Cuando salió a la venta, Grace tuvo que competir en las listas con álbumes de Blur, Alice In Chains y Hootie & The Blowfish. Su música estaba inscrita en el rock, pero, al igual que la de Tim Buckley, no se ceñía a las reglas del género. Era eléctrica y apasionada, suspendida en un vasto espacio de silencios y ecos, siempre oscilando entre el éxtasis y el desgarro. La mejor manera de darla a conocer fue mediante conciertos. El tour promocional de Grace duró casi dos años. Durante esos meses, Buckey recorrió Europa cuatro veces y dio más de 150 conciertos en Estados Unidos. En Francia se convirtió en un artista de culto de manera inmediata. Poco a poco, más nombres de peso se fueron rindiendo a la magia de Buckley. Poco antes de grabar el álbum conoció a la vocalista Liz Fraser, de Cocteau Twins, que en 1984 había cantado “Song To The Siren”, descubriendo el tema estrella de su padre a toda una nueva generación. Mantuvieron una breve relación sentimental y llegaron a grabar música que nunca ha visto la luz de manera oficial. Pero el encuentro más significativo fue con Jimmy Page. Eran almas gemelas. Jeff, el alumno cuyo aprendizaje venía en gran parte de la combinación de fuerza y mística de Led Zeppelin. Page, el maestro extasiado al descubrir un alma gemela tan poderosa. La música de Grace tenía sus raíces en el equilibrio entre sensibilidad y energía de los Zeppelin. Los dos lloraron de la emoción al conocerse.
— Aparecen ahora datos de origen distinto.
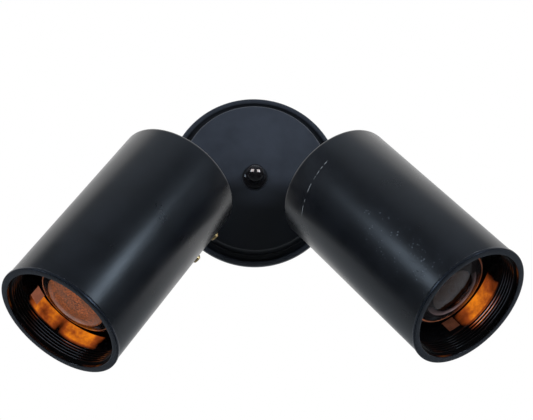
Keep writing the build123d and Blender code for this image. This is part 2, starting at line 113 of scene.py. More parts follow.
class SpotlightFinish(bpy.types.PropertyGroup):
    """Colours of the light's finishes and of the studio, and the powers of its lamps."""

    paint: colour("Paint", "Satin black on the cans and castings", (0.0036, 0.0044, 0.0064))
    # Blue-grey mottle on the canopy, laid on its upper part as painted light from above.
    bloom_and_top_light: colour("Bloom", "Blue-grey bloom on the canopy's upper half", (0.033, 0.039, 0.054))
    gloss: colour("Gloss black", "Cap nut and baffle", (0.0022, 0.0022, 0.0026))
    copper: colour("Copper", "Spring clips behind the baffle", (0.30, 0.105, 0.055))
    brass: colour("Brass", "Screws and lampholder shell", (0.74, 0.53, 0.24))
    steel: colour("Zinc plate", "Bar, nuts and washers", (0.56, 0.56, 0.55))
    porcelain: colour("Porcelain", "Lampholder", (0.80, 0.78, 0.72))
    amber: colour("Amber", "Warm light that the lamp throws on the sleeve", (0.95, 0.25, 0.012))
    reflector: colour("Reflector", "Coppery mirror coat inside the lamp", (0.62, 0.25, 0.10))
    floor: colour("Floor", "Studio floor", (0.80, 0.80, 0.79))
    floor_drop: millimetres("Floor drop", "Floor's distance below the canopy's centre", 450.0)
    softbox_power: watts("Softbox", "Watts of each softbox", 22.0)
    card_power: watts("Card", "Watts of each card that only reflections see", 5.0)
    glint_power: watts("Glint", "Watts of each lamp that only the cap nut sees", 4.0)


# ---------------------------------------------------------------- frames
def sizes():
    return bpy.context.scene.spotlight_sizes


def millis(value):
    """A stored length in millimetres."""
    return value / MM


def lean_of(side):
    """Unit vector in the wall plane towards which a head leans."""
    pan = getattr(sizes(), side + "_pan")
    return Vector((OUTWARD[side] * math.sin(pan), 0, -math.cos(pan)))


def frame_matrix(origin, x_axis, z_axis):
    """Placement with its origin, X and Z given."""
    y_axis = z_axis.cross(x_axis)
    turned = Matrix((x_axis, y_axis, z_axis)).transposed().to_4x4()
    return Matrix.Translation(origin) @ turned


def head_matrix(side):
    """Head frame: origin at the tilt pivot, Z along the lamp to the mouth, X along the pin."""
    tilt = getattr(sizes(), side + "_tilt")
    lean = lean_of(side)
    lamp_axis = lean * math.sin(tilt) + Vector((0, -math.cos(tilt), 0))
    pin_axis = Vector((-lean.z, 0, lean.x))
    pivot = Vector((OUTWARD[side] * sizes().pivot_offset, -sizes().pivot_height, 0))
    return frame_matrix(pivot, pin_axis, lamp_axis)


def canopy_matrix():
    """Canopy frame: origin on the wall, Z straight out."""
    return frame_matrix(Vector((0, 0, 0)), Vector((1, 0, 0)), Vector((0, -1, 0)))


def mouth_height():
    """Height of the mouth's plane in the head frame, in millimetres."""
    return millis(sizes().pivot_to_can + sizes().can_length)


# ---------------------------------------------------------------- modelling helpers
def alone(piece):
    """Select one object only and make it active."""
    bpy.ops.object.select_all(action="DESELECT")
    piece.select_set(True)
    bpy.context.view_layer.objects.active = piece


def drawn_path(name, corners):
    """An object in edit mode that holds a line through corners given in millimetres."""
    bpy.ops.object.select_all(action="DESELECT")
    bpy.ops.mesh.primitive_plane_add(size=MM)
    piece = bpy.context.object
    piece.name = name
    bpy.ops.object.mode_set(mode="EDIT")
    bpy.ops.mesh.select_mode(type="VERT")
    bpy.ops.mesh.select_all(action="SELECT")
    bpy.ops.mesh.merge(type="CENTER")
    bpy.ops.transform.translate(value=[value * MM for value in corners[0]])
    for start, end in zip(corners, corners[1:]):
        step = [(b - a) * MM for a, b in zip(start, end)]
        bpy.ops.mesh.extrude_region_move(TRANSFORM_OT_translate={"value": step})
    return piece


def pick_points(piece, wanted):
    """In edit mode, select only the points that a test picks."""
    bpy.ops.mesh.select_all(action="DESELECT")
    mesh = bmesh.from_edit_mesh(piece.data)
    for point in mesh.verts:
        point.select = wanted(point.co)
    mesh.select_flush(True)
    bmesh.update_edit_mesh(piece.data)


def lathed(name, corners, roundings=None, steps=128):
    """Spin a closed outline of (radius, height) corners about Z.

    Roundings give, by a corner's number, how far its rounding reaches along the outline.
    """
    piece = drawn_path(name, [(radius, 0, height) for radius, height in corners + [corners[0]]])
    bpy.ops.mesh.select_all(action="SELECT")
    bpy.ops.mesh.remove_doubles(threshold=1e-6)
    for number, reach in (roundings or {}).items():
        corner = Vector((corners[number][0] * MM, 0, corners[number][1] * MM))
        pick_points(piece, lambda place: (place - corner).length < 2e-6)
        bpy.ops.mesh.bevel(offset=reach * MM, segments=5, affect="VERTICES")
    bpy.ops.mesh.select_all(action="SELECT")
    bpy.ops.mesh.spin(steps=steps, angle=math.tau, center=(0, 0, 0), axis=(0, 0, 1))
    bpy.ops.mesh.select_all(action="SELECT")
    bpy.ops.mesh.remove_doubles(threshold=1e-6)
    bpy.ops.mesh.normals_make_consistent(inside=False)
    bpy.ops.object.mode_set(mode="OBJECT")
    return piece


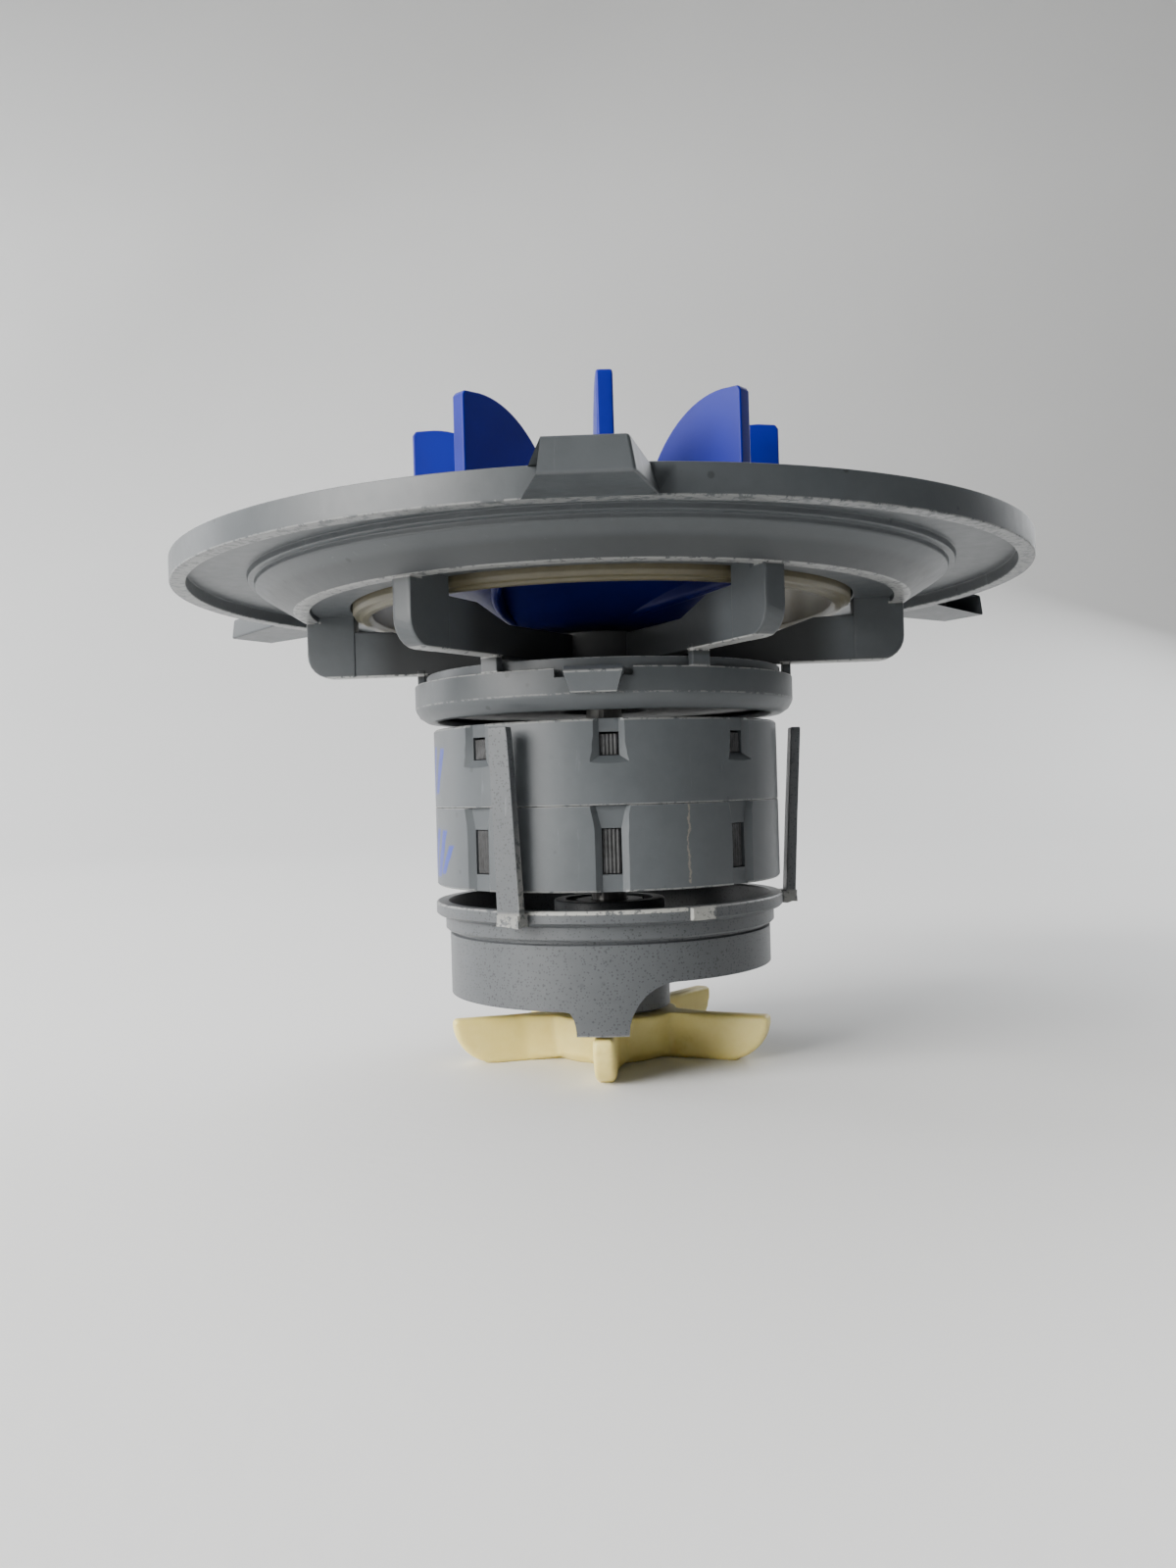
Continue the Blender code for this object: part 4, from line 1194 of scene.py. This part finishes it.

Buckley murió ahogado en el río Wolf, en Tennessee, en verano de 1997. Pereció al bañarse en aguas turbulentas y peligrosas, presumiblemente bajo los efectos del alcohol, aunque también se barajó la posibilidad de un suicidio, consecuencia de su bipolaridad. Murió sin terminar su segundo álbum, cuya grabación ya había comenzado. La maldición que se llevó a su padre se cebó también con él. Desde entonces se han editado maquetas, sesiones de estudio, directos, pero el destino evitó que Grace tuviera la continuación que merecía. Casi treinta años después de su aparición, sigue siendo una obra imprescindible, monumental, honesta y emocionante, sin parangón alguno, ni en su momento ni ahora.